-- BEGIN Data provided --

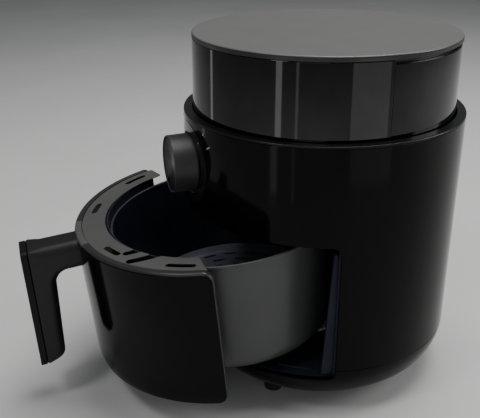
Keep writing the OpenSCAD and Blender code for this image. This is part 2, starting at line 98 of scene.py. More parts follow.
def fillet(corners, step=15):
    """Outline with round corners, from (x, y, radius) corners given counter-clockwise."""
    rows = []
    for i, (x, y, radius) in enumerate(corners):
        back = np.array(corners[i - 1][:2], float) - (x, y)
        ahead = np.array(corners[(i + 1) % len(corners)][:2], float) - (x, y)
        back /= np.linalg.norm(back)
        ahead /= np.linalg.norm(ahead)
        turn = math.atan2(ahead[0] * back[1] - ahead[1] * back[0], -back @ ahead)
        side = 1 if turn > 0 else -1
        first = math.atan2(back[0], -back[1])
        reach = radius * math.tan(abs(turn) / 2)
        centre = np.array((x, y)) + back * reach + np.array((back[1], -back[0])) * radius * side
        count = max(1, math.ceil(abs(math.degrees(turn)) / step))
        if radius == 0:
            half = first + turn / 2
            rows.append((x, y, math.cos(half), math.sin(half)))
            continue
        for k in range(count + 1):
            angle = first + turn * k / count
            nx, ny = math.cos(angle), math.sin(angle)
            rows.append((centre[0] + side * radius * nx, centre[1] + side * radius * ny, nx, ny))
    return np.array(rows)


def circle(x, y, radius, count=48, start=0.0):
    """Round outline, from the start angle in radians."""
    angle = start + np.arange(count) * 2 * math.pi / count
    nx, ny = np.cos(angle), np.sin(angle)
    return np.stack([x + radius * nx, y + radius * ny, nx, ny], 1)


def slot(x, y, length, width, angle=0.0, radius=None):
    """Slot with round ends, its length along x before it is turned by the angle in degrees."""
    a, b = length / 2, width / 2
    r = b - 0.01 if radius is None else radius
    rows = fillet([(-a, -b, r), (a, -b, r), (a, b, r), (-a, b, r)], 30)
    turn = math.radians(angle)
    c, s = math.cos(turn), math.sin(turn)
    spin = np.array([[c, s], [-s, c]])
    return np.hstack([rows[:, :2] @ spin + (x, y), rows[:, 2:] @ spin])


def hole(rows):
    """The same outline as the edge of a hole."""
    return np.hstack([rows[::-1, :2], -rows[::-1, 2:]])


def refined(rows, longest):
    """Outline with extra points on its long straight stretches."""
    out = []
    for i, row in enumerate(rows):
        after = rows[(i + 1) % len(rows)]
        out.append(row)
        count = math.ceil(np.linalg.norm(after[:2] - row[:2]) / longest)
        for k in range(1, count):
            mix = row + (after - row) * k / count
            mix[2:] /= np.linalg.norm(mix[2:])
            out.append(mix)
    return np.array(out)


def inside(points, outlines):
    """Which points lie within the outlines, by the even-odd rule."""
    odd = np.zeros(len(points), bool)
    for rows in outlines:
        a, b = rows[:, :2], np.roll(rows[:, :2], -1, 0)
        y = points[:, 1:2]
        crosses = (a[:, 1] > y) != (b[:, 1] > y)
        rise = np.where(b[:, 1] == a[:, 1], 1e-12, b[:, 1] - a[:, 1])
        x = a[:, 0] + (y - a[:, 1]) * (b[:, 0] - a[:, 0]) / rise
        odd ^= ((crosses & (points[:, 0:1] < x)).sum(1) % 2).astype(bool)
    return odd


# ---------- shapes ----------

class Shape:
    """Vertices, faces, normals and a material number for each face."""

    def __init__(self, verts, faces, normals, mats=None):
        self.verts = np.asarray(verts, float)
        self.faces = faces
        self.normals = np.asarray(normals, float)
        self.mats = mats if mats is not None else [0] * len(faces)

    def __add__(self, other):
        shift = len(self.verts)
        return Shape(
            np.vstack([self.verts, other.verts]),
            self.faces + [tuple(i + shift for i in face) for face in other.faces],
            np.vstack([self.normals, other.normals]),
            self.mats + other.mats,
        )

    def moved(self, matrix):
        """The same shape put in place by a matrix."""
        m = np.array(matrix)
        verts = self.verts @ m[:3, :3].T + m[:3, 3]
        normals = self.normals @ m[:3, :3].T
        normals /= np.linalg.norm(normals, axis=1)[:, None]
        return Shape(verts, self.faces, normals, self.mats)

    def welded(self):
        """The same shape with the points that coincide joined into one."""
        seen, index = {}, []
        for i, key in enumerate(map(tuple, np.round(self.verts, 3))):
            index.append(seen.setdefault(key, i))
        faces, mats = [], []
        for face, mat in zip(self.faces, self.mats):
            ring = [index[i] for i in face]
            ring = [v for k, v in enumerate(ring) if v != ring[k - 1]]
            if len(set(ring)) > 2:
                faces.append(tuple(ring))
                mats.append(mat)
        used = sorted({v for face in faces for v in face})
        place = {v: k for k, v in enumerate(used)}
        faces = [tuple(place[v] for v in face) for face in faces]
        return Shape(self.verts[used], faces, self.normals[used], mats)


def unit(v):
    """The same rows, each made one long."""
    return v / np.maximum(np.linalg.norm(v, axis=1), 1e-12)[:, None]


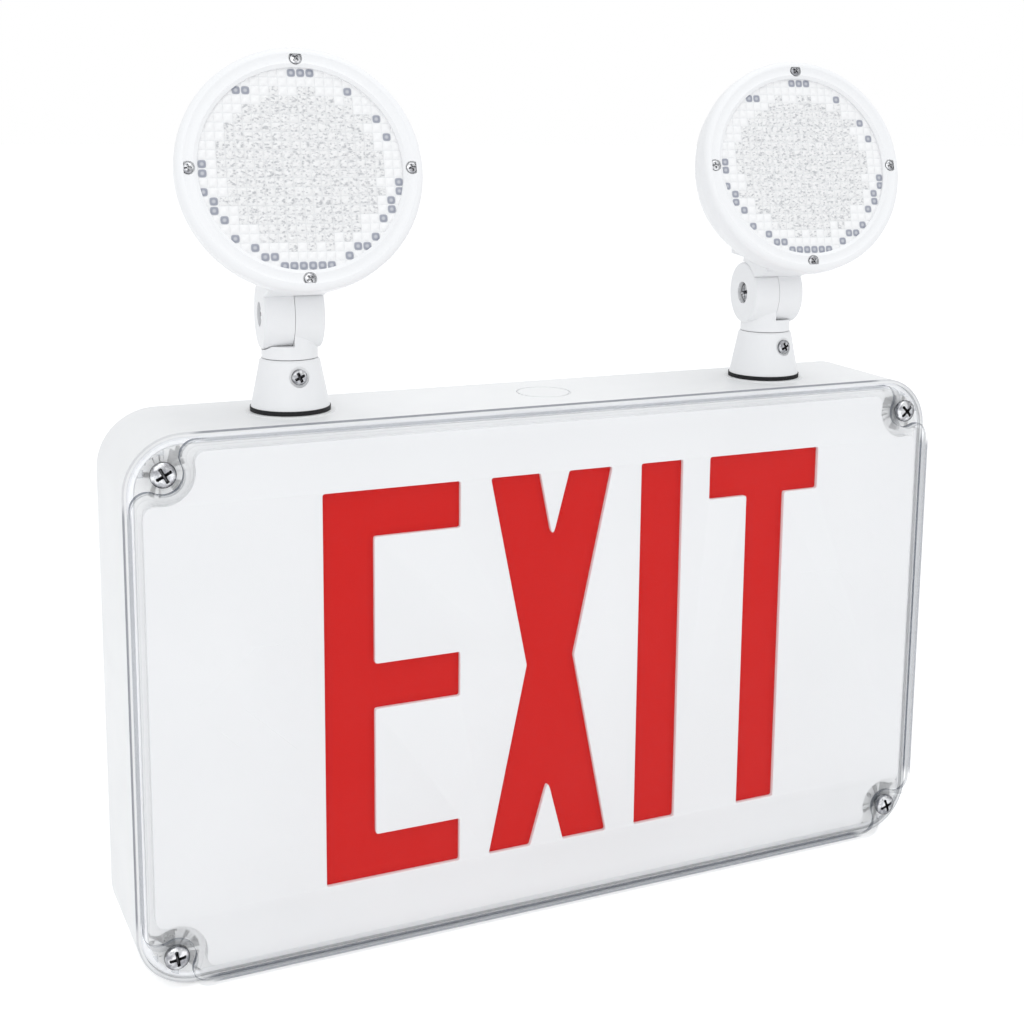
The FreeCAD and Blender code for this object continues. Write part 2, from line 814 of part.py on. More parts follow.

-- END Data provided --

The exercise
Write out the listing's lines exactly, from its first line through the line that contains "return np.array(rows)", and stop there.

Response to this exercise
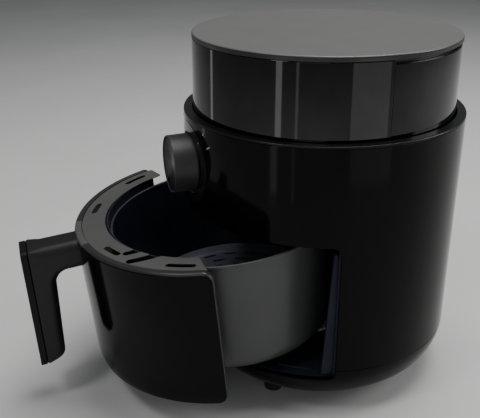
Keep writing the OpenSCAD and Blender code for this image. This is part 2, starting at line 98 of scene.py. More parts follow.
def fillet(corners, step=15):
    """Outline with round corners, from (x, y, radius) corners given counter-clockwise."""
    rows = []
    for i, (x, y, radius) in enumerate(corners):
        back = np.array(corners[i - 1][:2], float) - (x, y)
        ahead = np.array(corners[(i + 1) % len(corners)][:2], float) - (x, y)
        back /= np.linalg.norm(back)
        ahead /= np.linalg.norm(ahead)
        turn = math.atan2(ahead[0] * back[1] - ahead[1] * back[0], -back @ ahead)
        side = 1 if turn > 0 else -1
        first = math.atan2(back[0], -back[1])
        reach = radius * math.tan(abs(turn) / 2)
        centre = np.array((x, y)) + back * reach + np.array((back[1], -back[0])) * radius * side
        count = max(1, math.ceil(abs(math.degrees(turn)) / step))
        if radius == 0:
            half = first + turn / 2
            rows.append((x, y, math.cos(half), math.sin(half)))
            continue
        for k in range(count + 1):
            angle = first + turn * k / count
            nx, ny = math.cos(angle), math.sin(angle)
            rows.append((centre[0] + side * radius * nx, centre[1] + side * radius * ny, nx, ny))
    return np.array(rows)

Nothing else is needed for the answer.